There are a few different ways you can keep time:
Use the rotation of the Earth. This is a sundial or measuring the position of the stars to track the passage of time. Due to natural variations in the Earth’s orbit, this method is not super accurate, and varies widely over the year and across different latitudes.
Similarly, you could use the orbit of the Moon, however that requires the Moon be visible in the sky, and generally is very hard to get precision closer than a day, and, without telescopes, closer than around a week.
Another option is to use the burn rate of a candle, incense, or similar objects. The accuracy of this depends on how perfectly you can make the devices. The more variation you have, the less accuracy you get.
You can measure the rate at which objects are fall through a hole. The two most common methods here are sand hourglasses and water clocks.
The other major version of a gravitation clock is a to use a pendulum, such as in a grandfather’s clock. This works as it turns out that a pendulum swings with a consistent period based on its length, so you can measure the swings to track time. This was later improved by using electromagnet to help keep the pendulum swinging and also to track the swings better.

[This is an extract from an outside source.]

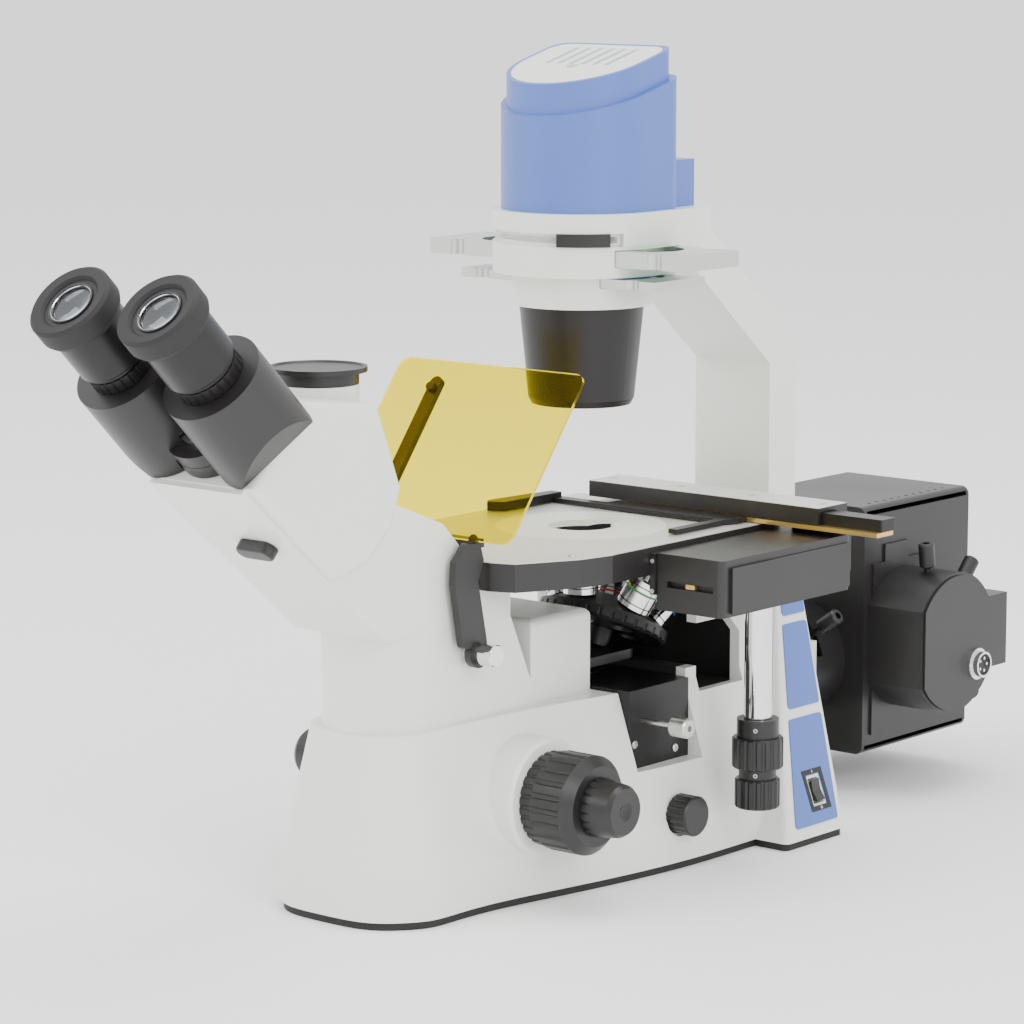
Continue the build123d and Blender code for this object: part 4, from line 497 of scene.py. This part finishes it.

Much more recently, it was discovered that a quartz crystal will vibrate at a specific frequency when an electric current is applied. Measuring these vibrations allow for fairly accurate timekeeping, so long as you can apply electricity. This method is much better than prior methods as it doesn’t require any large moving parts and isn’t suspectable to most motion. Overall, this is probably the most common time keeping method used today, found in almost all watches, computers, and clocks. Even if other methods could be used, these devices will normally use a quartz oscillator for some internal timekeeping, such as a computer’s clock cycle.
Even more recently, only discovered in 1879 and starting widespread usage in the 1960s, are atomic clocks. This uses caesium-133 which happens to have an atomic transition between energy states at an extremely accurate frequency when exposed to microwave radiation and can be easily measured. A full scale atomic clock measures time to a precision of 9 billionths of a second and an accuracy of about 15 decimal points, many orders of magnitude better than quartz crystal clocks.
From those, there are a few derived methods. That is, these methods only work *because* one of the previous methods was used, typically a quartz crystal or atomic clock:
The electric grid uses AC power that cycles back and forth in flow direction on a regular basis. Most of the world uses either 50hz or 60hz AC. The precision of this depends on how well the electric grid maintains its power load and supply, though in most developed nations, it will be within a few cycles per day on average.
Many major nations broadcast a radio signal that specifies the exact time according to their standard on a regular basis. In the US, this occurs at least every second using the official atomic clock. Any device can listen for this signal to detect the current time, and is how many self-setting clocks work. If you need more precision than the second, you need to use a local version, such as a quartz crystal, and adjust your tracking when you get the signal.
GPS, and similar systems, work by broadcasting the time, based on an atomic clock on the satellite, and a satellite identifier. As such, you can listen for the GPS signal to grab the time to an extremely high precision, but, again, only with intermittent data, around a second. Tracking at higher precision requires a local time keeping that gets adjusted. Due to the prevalence of GPS systems, this has started to heavily take over from the dedicated radio signal for self-setting clocks.